Charpentier studierte Biochemie, Mikrobiologie und Genetik an der Universität Pierre und Marie Curie in Paris, Frankreich und promovierte dort in Mikrobiologie mit Forschungsarbeiten, die sie am Institut Pasteur durchführte. Danach verbrachte Sie fünf Jahre in den USA, wo sie als wissenschaftliche Mitarbeiterin Positionen in New York, unter anderem an der Rockefeller University, sowie am St. Jude Children’s Research Hospital in Memphis, innehatte.
Im Jahr 2002 zog sie zurück nach Europa, um ihre eigene Forschungsgruppe am Max F. Perutz Labor (MFPL) in Wien aufzubauen, wo sie sich im Jahr 2006 in der Mikrobiologie habilitierte.

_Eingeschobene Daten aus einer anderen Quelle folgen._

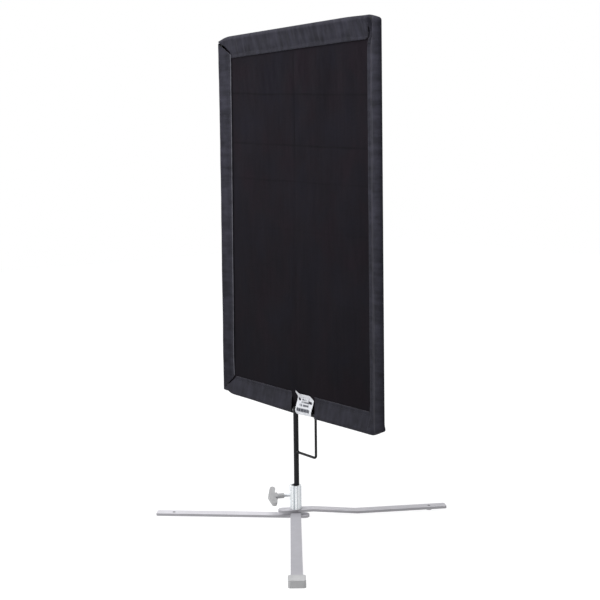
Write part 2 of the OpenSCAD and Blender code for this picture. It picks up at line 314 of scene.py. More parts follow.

2013 habilitierte sich Charpentier an der Universität Umeå in der medizinischen Mikrobiologie. Vor der Ehrung mit dem Nobelpreis, wurde Emmanuelle Charpentier mit zahlreichen renommierten Auszeichnungen für ihre Arbeit am CRISPR-Cas9-System geehrt. Charpentier ist eine Erfinderin und Mitinhaberin von geistigem Eigentums das auch die CRISPR-Cas9-Technologie umfasst und ist Mitbegründerin von CRISPR Therapeutics und ERS Genomics. Diese beiden Firmen wurden gegründet, um die Entwicklung der CRISPR-Cas9-Genom-Editier-Technologie für biotechnologische und biomedizinische Zwecke zu erleichtern.

Über CRISPR-Cas9
Die CRISPR-Cas9-Technologie ist ein leistungsfähiges und einfach zu verwendendes Gen-Editier-Werkzeug, mit dem effizient und gezielt Änderungen im Genom vorgenommen werden können um Gendefekte zu beheben oder die Genexpression in der Zelle zu verändern. Das CRISPR-Cas9-System wurde ursprünglich als eine adaptive Immunantwort in Bakterien beschrieben, welche Bakterien benutzen um Virus-Angriffe abzuwehren.
Im Jahr 2011 identifizierte das Labor von Charpentier einen wesentlichen Bestandteil des CRISPR-Cas9-Systems, die tracrRNA, was zu einer bahnbrechenden Veröffentlichung in der Fachzeitschrift Nature führte.
Im folgenden Jahr konnte Sie zusammen mit ihren Kollaborationspartnern beschreiben, wie die drei entscheidenden Komponenten des Systems – das Cas9-Enzym und die beiden Lotsen-RNAs crRNA und tracrRNA – zusammenarbeiten, um die funktionale molekulare Schere zu bilden, welche das Genom gezielt an einer bestimmten Stelle schneidet. Diese Ergebnisse wurden in der Fachzeitschrift Science im Jahr 2012 veröffentlicht. In der gleichen Publikation konnten sie auch zeigen, wie das System verändert werden kann, so dass mit speziellen RNA-Vorlagen jede beliebige Sequenz innerhalb des Genoms verändert werden kann. Diese grundlegenden Entdeckungen ermöglichten die anschließende Anwendung der Technologie in vielen verschiedenen Bereichen der Wissenschaft und die Technologie wurde in außergewöhnlich kurzer Zeit von tausenden Wissenschaftlern auf der ganzen Welt aufgegriffen.
CRISPR-Cas9 wird heute sowohl als Werkzeug in der Forschung als auch in der Entwicklung neuartiger therapeutischer Ansätze für Menschen mit schwerwiegenden Krankheiten verwendet.